Welcome


My name is Gina and I would like to welcome you to my blog!

On this blog, I not only share the dietary and lifestyle approach which reversed my metabolic disease and achieved my weight loss, but I also debunk many misconceptions surrounding obesity and its treatment.

I am 5'5" and was weighing 300 lbs., at my heaviest. I lost a total of 180 lbs. I went through several phases of low carbohydrate dieting, until I found what worked best and that is what I share on this blog. Once on a carbohydrate restricted diet, along with intermittent fasting, I dropped all of the weight in a little over two years time.

My weight loss was achieved without any kind of surgery, bariatric or cosmetic. I also did not take any weight loss medications or supplements. I did not use any weight loss program. This weight loss was solely the result of a very low carbohydrate, whole foods based diet, along with daily intermittent fasting and exercise.

I allow discussions in the comments section of each post, but be advised that any inappropriate or off-topic comment will not be approved.

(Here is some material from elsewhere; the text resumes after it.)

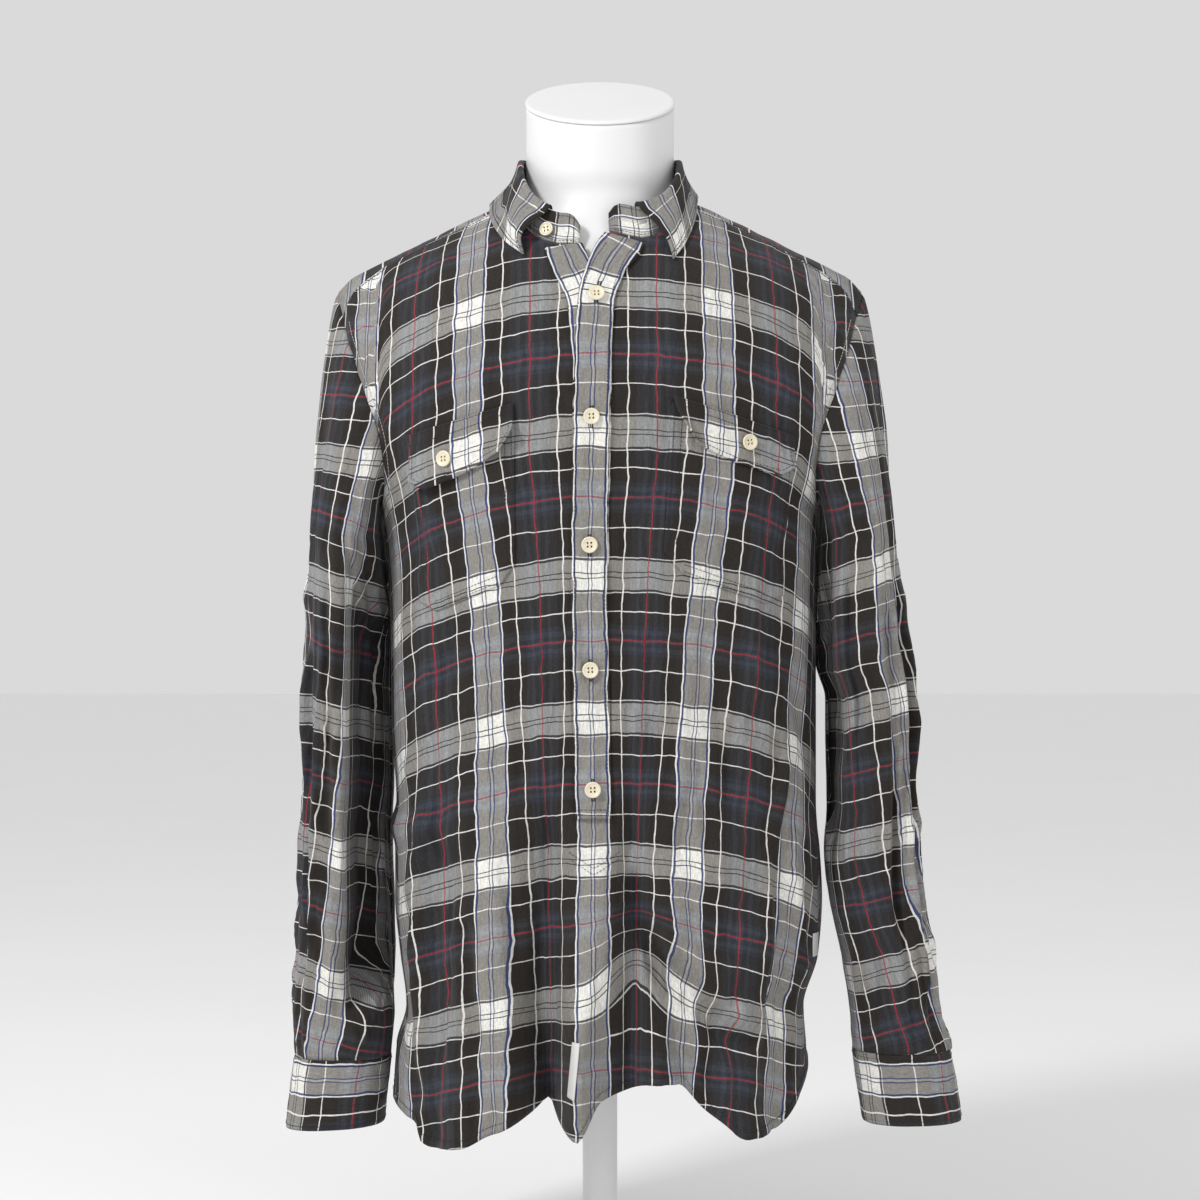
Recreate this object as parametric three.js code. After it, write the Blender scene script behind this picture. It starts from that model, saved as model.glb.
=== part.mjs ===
// A long-sleeved flannel shirt on a white limbless dress form with a slim stand.
// Millimetres, +Z up, -Y is the front, +X is the viewer's right. The origin is the centre of the
// stand's underside. "left" and "right" are the viewer's, looking at the front.
import * as THREE from "three";

// Driving dimensions of the shirt
const CLOTH = 1.6; // wall of a cloth panel
const COLLAR_CLOTH = 1.8; // collar, two layers and stiffening
const SEAM = 0.15; // each piece stays this far inside a seam line, so two pieces are 0.3 apart
const PATCH_GAP = 0.7; // between a panel and what lies on it
const UNDERARM_Z = 610;
const CHEST_Z = 680; // above this the body curves in towards the shoulders
const NECK_SIDE_Z = 863.5;
const NECK_SIDE_X = 68;
const SHOULDER_SLOPE = 0.485;
const TIP_X = 211; // where the shoulder ridge meets the sleeve
const CHEST_HALF_WIDTH = 218;
const FRONT_FULLNESS = 2; // exponents of the curve over the shoulder
const BACK_FULLNESS = 3.2;
const NECKLINE = { x: 68, frontLeft: 79, frontRight: 75, back: 68, centreY: -5, squareness: 3.5 };
const YOKE_FRONT = { atNeckY: -35, atSleeveY: -20 };
const YOKE_BACK_Z = { centre: 772, sleeve: 752 };
const STAND_HEIGHT = { back: 37, side: 32, front: 25 };
const OPEN = { leftX: -16, leftZ: 818, bottomX: -9, bottomZ: 800, rightX: 7, rightZ: 829 };

// Driving dimensions of the dress form and its stand
const FORM = { neckRadius: 59.7, neckY: -5, topZ: 943.5, topSlope: 0.44, bottomZ: 190, endX: 178 };
const FORM_EASE = 3.7; // between the cloth's outer face and the form, over the shoulders
const CAP_THICK = 4;
const POLE_RADIUS = 14;
const BASE = { radius: 138, thick: 14 };

// Panels: how many strips a panel is cut into across and along
const SEAM_COLUMNS = 6;
const NECK_COLUMNS = 6;
const UPPER_ROWS = 8;
const LOWER_ROWS = 13;
const BACK_COLUMNS = 22;

// Sections of the body, a row for each height
const BODY = [
  { z: 100, left: -166, right: 168, front: 127, back: 112 },
  { z: 150, left: -166, right: 168, front: 125, back: 110 },
  { z: 182, left: -164, right: 166, front: 123, back: 108 },
  { z: 213, left: -156, right: 164, front: 122, back: 107 },
  { z: 256, left: -161, right: 176, front: 120, back: 105 },
  { z: 300, left: -165, right: 179, front: 119, back: 103 },
  { z: 340, left: -165, right: 177, front: 118, back: 102 },
  { z: 358, left: -169, right: 175, front: 118, back: 101 },
  { z: 378, left: -164, right: 174, front: 118, back: 100 },
  { z: 440, left: -168, right: 174, front: 118, back: 98 },
  { z: 540, left: -169, right: 174, front: 121, back: 99 },
  { z: 610, left: -176, right: 176, front: 124, back: 103 },
  { z: 645, left: -196, right: 196, front: 125, back: 106 },
  { z: 680, left: -CHEST_HALF_WIDTH, right: CHEST_HALF_WIDTH, front: 125, back: 108 },
  { z: 900, left: -CHEST_HALF_WIDTH, right: CHEST_HALF_WIDTH, front: 125, back: 108 },
];

// The armhole on the body, a row for each height: how far out it runs on the front and the back
const ARMHOLE = [
  { z: 628, front: 170, back: 176 },
  { z: 660, front: 172, back: 180 },
  { z: 700, front: 184, back: 189 },
  { z: 744, front: 199, back: 200 },
  { z: 785, front: TIP_X, back: TIP_X },
];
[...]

There are years worth of content on this blog, so I suggest you use Labels to easily find the information you are looking for. If what you are looking for is not under Labels, enter it into the Search Bar.

Dec 16, 2019

Six common beliefs addressed, Part 51

1. Are bananas deadly?

People love to point at something and yell “Witch, burn at the stake!” But, being overly dramatic will only cloud your critical thinking skills.

Bananas are not the devil, nor the cause of obesity/diabetes. They are simply an unnecessary food, which disrupts proper blood glucose regulation. Modern bananas have been cultivated to contain more fructose than they otherwise would and they will only end up replacing much better food options, if you insist on including them in your diet.

So, if you have metabolic disease, put the banana down and if you are healthy make sure bananas are only part of an overall low sugar diet so you can keep blood glucose levels healthy.

2. Dietary cholesterol does not raise serum cholesterol.

You might have heard this before. Low carbers love to quote Ancel Keys, the father of the 'Diet Heart Hypothesis', admitting to this very fact. It makes them think they have discovered a "Gotcha!" moment, where Keys admits he was wrong.

But, there is no "Gotcha!" moment and no admittance of anything. It is absolutely true that dietary cholesterol does not raise serum cholesterol, because it’s dietary fat that raises cholesterol, not dietary cholesterol.

3. Medications have no role in treating metabolic disease.

For some people, lifestyle changes alone are enough to achieve remission, but for others they're not and they must resort to medications. Medications should only be complementary to lifestyle interventions, for individuals that have had no, or too little, results from dietary treatments alone. Medication should never be your sole course of treatment, because they will not be able to improve blood glucose regulation on their own. Do not think medications can do your job for you.

For people who must take medications, dietary and exercise interventions must be included, as part of their therapy, to avoid further deterioration of health.

4. Will fasting help lower my weight set point?

Weight set point is determined by leptin and leptin does not respond to fasting, except in one way - lower insulin levels.

Leptin is a slave to insulin and normalizing insulin levels helps normalize leptin, but fasting without a significant effect on insulin will not help regulate leptin. If anything it makes leptin worse. That’s why you need a fasting protocol that lowers insulin without adversely affecting leptin. That’s only achieved through fasts of short duration. 

5. The world is obese, so there is no more world hunger.

World hunger is on the decline. Some people have made the claim that it no longer even exists and the only hunger left is the one created by governments, since we have the ability to feed the world. But, this is a misnomer. One of those "half truths".

Yes, there are plenty of calories available, to feed the world and then some, but the entire planet is protein starved. Hunter/gatherers consume three times more protein than a Westerner on a typical modern diet. So, everyone has plenty of calories, but poor metabolic health to show for it. When it comes to nutrition, it’s not about quantity, it’s ultimately about quality.

6. If you fast for weight loss, drinking tea or coffee is fine, but if you fast for autophagy, then it should be water and salt only.

Fasting is when you consume nothing but water. Period. As long as you are consuming anything with taste or calories, you are by definition, no longer fasting. There is a more appropriate term for drinking while fasting, it's called liquid dieting. Consuming low liquid calories is not fasting, it’s caloric restriction juicing. Changing the definitions of things to fit a narrative won’t work.

Obesity is a condition of poor blood glucose regulation, so if you are tasting things and consuming calories, while fasting, you are stimulating blood glucose. You will not become adapted to not eating if you continue this annoying and very asinine practice. The path to correcting something is to change it, not coddle it.

Autophagy is a process that the body goes through daily. It has nothing to do with obesity. There are different levels of autophagy that the body performs and they are triggered by different conditions. Whether the body does it effectively or efficiently is based on metabolic status. You will not obtain a good metabolic status if you keep eating/drinking while fasting, which is basically snacking. Keep your focus on obesity and keep the silly marketing ploys for day time TV.